* STATED PROBLEM
Scan the lines below for the string "from" and copy every one that has it.

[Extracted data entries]
★ ★ ★ ★

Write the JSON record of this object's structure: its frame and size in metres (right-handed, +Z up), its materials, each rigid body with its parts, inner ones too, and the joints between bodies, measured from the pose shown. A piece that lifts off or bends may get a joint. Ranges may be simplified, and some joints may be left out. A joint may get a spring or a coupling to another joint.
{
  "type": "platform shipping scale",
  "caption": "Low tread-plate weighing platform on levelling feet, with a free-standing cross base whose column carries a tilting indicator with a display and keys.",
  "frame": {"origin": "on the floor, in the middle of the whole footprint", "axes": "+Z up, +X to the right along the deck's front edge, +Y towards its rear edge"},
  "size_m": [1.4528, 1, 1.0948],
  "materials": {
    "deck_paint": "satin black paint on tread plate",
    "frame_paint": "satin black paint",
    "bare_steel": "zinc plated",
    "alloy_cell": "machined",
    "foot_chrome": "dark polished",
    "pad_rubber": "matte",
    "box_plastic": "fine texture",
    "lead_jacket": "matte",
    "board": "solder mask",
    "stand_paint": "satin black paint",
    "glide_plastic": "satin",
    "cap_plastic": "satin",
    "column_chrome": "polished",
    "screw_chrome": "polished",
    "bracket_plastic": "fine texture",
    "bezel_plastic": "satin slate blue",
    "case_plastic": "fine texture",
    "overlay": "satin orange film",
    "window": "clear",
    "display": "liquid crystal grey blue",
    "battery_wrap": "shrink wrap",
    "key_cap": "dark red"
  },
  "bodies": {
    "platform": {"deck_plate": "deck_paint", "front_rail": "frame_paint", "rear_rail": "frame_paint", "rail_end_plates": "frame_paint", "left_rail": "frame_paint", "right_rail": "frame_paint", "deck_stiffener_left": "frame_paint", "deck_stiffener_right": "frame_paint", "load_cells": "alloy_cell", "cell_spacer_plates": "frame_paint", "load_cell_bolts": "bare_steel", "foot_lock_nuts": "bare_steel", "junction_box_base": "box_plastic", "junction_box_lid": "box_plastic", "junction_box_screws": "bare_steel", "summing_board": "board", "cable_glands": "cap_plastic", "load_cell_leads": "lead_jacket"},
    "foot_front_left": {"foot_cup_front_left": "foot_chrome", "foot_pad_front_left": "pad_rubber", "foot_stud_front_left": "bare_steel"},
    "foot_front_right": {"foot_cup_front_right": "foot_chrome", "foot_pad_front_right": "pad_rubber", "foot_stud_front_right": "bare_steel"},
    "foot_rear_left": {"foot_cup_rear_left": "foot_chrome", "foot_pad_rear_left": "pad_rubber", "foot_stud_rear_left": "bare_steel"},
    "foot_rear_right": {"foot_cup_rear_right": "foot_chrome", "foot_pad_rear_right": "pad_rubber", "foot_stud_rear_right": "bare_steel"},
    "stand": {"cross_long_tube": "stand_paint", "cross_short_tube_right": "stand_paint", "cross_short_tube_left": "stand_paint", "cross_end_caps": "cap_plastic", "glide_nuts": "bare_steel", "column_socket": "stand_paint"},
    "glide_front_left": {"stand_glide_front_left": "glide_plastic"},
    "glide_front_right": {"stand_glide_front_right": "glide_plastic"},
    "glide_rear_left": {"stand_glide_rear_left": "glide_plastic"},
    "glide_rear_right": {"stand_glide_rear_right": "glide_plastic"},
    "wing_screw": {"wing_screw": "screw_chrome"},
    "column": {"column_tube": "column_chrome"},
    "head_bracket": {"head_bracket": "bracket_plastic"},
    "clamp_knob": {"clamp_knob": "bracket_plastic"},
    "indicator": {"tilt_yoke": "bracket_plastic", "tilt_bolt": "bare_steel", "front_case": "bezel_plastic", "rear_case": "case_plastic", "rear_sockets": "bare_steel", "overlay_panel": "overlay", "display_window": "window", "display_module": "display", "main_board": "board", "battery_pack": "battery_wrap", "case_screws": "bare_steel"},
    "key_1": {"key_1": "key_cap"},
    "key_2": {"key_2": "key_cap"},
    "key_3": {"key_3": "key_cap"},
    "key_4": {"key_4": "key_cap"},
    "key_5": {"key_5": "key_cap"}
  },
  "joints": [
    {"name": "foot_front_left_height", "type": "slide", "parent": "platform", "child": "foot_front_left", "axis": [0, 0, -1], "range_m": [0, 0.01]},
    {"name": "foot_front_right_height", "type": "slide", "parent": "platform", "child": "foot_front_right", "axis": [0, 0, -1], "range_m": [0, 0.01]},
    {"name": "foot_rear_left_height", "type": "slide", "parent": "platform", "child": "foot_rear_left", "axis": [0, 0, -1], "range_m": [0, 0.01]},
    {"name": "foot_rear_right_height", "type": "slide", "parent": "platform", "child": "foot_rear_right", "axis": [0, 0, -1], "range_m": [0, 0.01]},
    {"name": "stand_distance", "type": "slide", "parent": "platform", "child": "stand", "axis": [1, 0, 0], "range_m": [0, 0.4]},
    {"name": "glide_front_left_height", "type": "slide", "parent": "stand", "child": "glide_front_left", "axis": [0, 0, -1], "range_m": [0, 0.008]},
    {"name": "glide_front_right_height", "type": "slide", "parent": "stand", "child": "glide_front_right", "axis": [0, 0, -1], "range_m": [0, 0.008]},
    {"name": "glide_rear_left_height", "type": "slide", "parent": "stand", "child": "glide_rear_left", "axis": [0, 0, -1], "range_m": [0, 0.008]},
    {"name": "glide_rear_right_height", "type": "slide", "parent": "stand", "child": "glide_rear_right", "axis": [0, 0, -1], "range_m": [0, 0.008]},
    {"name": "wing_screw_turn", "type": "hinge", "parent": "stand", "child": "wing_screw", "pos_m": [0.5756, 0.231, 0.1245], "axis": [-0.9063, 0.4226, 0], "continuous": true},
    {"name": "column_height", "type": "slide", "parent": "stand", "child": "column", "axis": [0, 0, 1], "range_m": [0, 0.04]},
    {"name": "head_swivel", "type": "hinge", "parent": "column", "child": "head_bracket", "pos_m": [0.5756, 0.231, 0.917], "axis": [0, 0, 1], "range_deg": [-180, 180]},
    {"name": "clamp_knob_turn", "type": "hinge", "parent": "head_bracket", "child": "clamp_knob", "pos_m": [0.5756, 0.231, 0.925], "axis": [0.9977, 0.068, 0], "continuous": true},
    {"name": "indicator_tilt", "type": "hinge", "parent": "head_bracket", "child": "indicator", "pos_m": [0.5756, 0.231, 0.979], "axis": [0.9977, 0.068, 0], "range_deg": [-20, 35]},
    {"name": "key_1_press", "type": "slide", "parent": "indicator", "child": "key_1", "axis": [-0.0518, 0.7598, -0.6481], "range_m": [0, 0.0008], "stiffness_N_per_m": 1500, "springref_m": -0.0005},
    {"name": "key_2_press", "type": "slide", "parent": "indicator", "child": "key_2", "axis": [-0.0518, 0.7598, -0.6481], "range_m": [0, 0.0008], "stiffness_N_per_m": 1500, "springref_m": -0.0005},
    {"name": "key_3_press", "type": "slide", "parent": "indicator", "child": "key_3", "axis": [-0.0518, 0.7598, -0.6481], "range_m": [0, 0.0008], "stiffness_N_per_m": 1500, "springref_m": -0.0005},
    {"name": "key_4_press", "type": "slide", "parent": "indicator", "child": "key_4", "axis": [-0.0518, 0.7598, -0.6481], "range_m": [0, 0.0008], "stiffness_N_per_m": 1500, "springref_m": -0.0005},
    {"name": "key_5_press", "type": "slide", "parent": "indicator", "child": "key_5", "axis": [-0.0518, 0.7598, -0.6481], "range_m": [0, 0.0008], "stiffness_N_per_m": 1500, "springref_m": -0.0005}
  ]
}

★ ★ ★ ★

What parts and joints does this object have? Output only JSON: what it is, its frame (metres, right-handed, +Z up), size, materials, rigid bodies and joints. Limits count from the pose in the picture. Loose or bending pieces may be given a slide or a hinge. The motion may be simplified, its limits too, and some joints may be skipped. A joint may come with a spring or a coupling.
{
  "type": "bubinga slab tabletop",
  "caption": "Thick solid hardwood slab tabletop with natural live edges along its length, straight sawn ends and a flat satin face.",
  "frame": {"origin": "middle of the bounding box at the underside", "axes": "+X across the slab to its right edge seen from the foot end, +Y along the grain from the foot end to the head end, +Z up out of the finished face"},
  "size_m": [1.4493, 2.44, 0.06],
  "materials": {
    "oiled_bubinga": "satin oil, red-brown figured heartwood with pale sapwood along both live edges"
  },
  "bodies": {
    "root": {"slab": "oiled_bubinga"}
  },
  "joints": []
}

★ ★ ★ ★

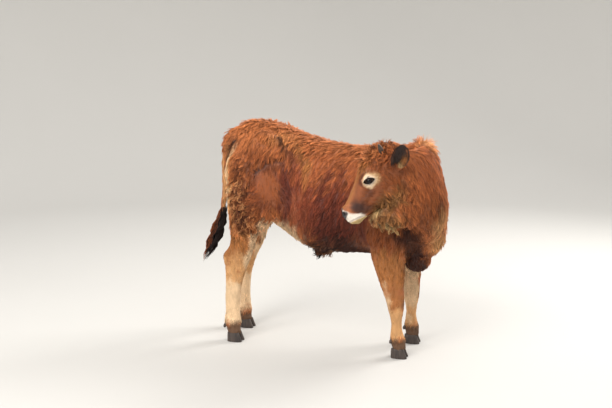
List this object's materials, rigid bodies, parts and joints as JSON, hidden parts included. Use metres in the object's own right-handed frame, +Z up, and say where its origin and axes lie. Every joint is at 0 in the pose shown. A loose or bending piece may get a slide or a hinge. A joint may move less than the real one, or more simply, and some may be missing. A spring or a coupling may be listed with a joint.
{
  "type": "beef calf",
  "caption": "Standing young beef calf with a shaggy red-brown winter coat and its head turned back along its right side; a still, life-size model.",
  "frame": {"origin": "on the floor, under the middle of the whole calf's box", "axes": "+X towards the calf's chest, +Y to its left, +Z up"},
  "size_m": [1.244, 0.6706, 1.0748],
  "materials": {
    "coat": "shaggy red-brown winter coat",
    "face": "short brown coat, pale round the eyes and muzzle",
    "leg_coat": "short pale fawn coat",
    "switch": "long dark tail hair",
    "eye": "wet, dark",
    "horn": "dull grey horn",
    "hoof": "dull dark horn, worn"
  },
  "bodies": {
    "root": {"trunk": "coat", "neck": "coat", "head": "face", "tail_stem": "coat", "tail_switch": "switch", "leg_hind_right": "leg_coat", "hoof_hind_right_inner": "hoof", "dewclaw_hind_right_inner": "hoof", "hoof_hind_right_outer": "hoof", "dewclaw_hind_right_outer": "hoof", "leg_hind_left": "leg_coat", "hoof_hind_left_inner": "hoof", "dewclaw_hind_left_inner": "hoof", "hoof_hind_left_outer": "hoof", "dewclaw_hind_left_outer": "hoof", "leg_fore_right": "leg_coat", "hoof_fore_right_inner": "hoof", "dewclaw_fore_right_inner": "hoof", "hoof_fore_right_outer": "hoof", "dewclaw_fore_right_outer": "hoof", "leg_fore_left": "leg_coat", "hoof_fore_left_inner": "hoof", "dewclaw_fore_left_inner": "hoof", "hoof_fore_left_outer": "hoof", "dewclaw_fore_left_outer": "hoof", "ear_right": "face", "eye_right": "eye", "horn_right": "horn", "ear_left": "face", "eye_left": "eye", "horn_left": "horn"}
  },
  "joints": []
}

★ ★ ★ ★

* SOLUTION TO THE EXERCISE
Write the JSON record of this object's structure: its frame and size in metres (right-handed, +Z up), its materials, each rigid body with its parts, inner ones too, and the joints between bodies, measured from the pose shown. A piece that lifts off or bends may get a joint. Ranges may be simplified, and some joints may be left out. A joint may get a spring or a coupling to another joint.
What parts and joints does this object have? Output only JSON: what it is, its frame (metres, right-handed, +Z up), size, materials, rigid bodies and joints. Limits count from the pose in the picture. Loose or bending pieces may be given a slide or a hinge. The motion may be simplified, its limits too, and some joints may be skipped. A joint may come with a spring or a coupling.
  "frame": {"origin": "middle of the bounding box at the underside", "axes": "+X across the slab to its right edge seen from the foot end, +Y along the grain from the foot end to the head end, +Z up out of the finished face"},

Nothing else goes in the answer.